A l’heure où la parano nous enferme à double tour, que la crise des « subprimes » sévit, que les rangs du FN grossissent et que les entreprises dégraissent…
Oui à cette heure-ci, où les corps gisent au quatre coin du monde, que la famine est présente sur les cinq continents et que The Wire, meilleure série de tous les temps connait sa ponctuation (elle résume, à elle seule le monde tel qu’il tourne, tel que nous tournons « time after time »). A l’heure où…
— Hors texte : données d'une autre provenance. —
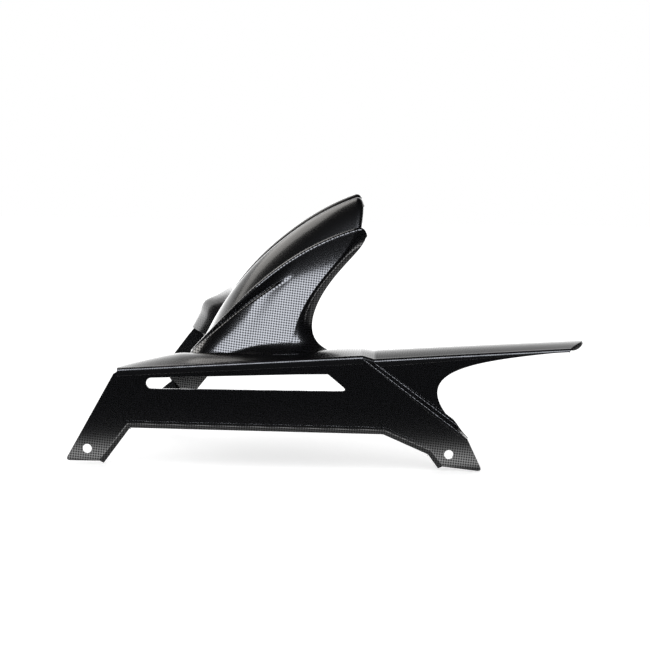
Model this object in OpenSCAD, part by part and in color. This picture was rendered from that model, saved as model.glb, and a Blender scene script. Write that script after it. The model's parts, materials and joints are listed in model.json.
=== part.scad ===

La peur du moment était toute trouvée. Elle était là à m’envahir alors que les reportages de TFOne et MSixe s’immisçaient en moi de façons insidieuses. J’avais besoin de parler, de me confier et d’expier mes pensées vigilantes. Sans Congo ne voulait plus entendre parler de moi depuis un cadeau que je lui avais offert. Joy Means Sick était sur répondeur à teufer au Pacha Club sur ses semelles compensées. J’étais esseulé, le cinéma pour seul confort. Je partais à la recherche d’un film me permettant d’esquiver et ainsi me protéger des pickpockets ! Le mal du moment. Ils étaient partout sur la capitale et sa banlieue. On les disait également en province mais n’ayant jamais quitté l’Île-de-France de ma vie, je ne pouvais affirmer cette information. Les principaux fautifs au désordre ? Les Roms ! 500 000 individus d’après mes sources (Brice H. et Eric B.). 500 000 chances de plus de se faire dépouiller de ses biens en allant travailler ou promener. Mon sang se glaçait. Mes poils s’irisaient. Et les doigts tapotaient sur mon clavier pour enfin s’arrêter sur… Open City ! Il était de 2007 et surfe donc sur la vague de l’actualité française. Certes, le film est sud-coréen mais qu’importe ! Au fond de moi, je savais. Je savais qu’il jouerait son rôle, celui de l’apprentissage. Qui plus est, son titre était des plus évocateurs : « Ville ouverte » (pas Rome, hein ?), ouverte aux délinquants à la petite semaine. Oh ben mince alors ! En plus, il y avait Son Ye-jin et excusez du peu mais Son Ye-jin est super bonne. The Classic, A Moment to Remember, April Snow,… autant de films qui par sa présence m’ont fait tourner la tête. Autant de films qui m’ont permis de lui offrir quelques-unes de mes branlettes. Le topo est là, ça fait : Séoul, ville ouverte voit s’affronter plusieurs gangs de pickpockets. La police compte bien en finir avec eux à l’image de l’inspecteur Cho (Kim Myeong-min) qui ne recule devant rien, encore moins devant sa mère (Kim Hae-sook) qui vient de sortir de prison. Il traque bientôt une délicieuse jeune femme (la p’tite Ye-jin) qui tatoue des tatouages… stylé.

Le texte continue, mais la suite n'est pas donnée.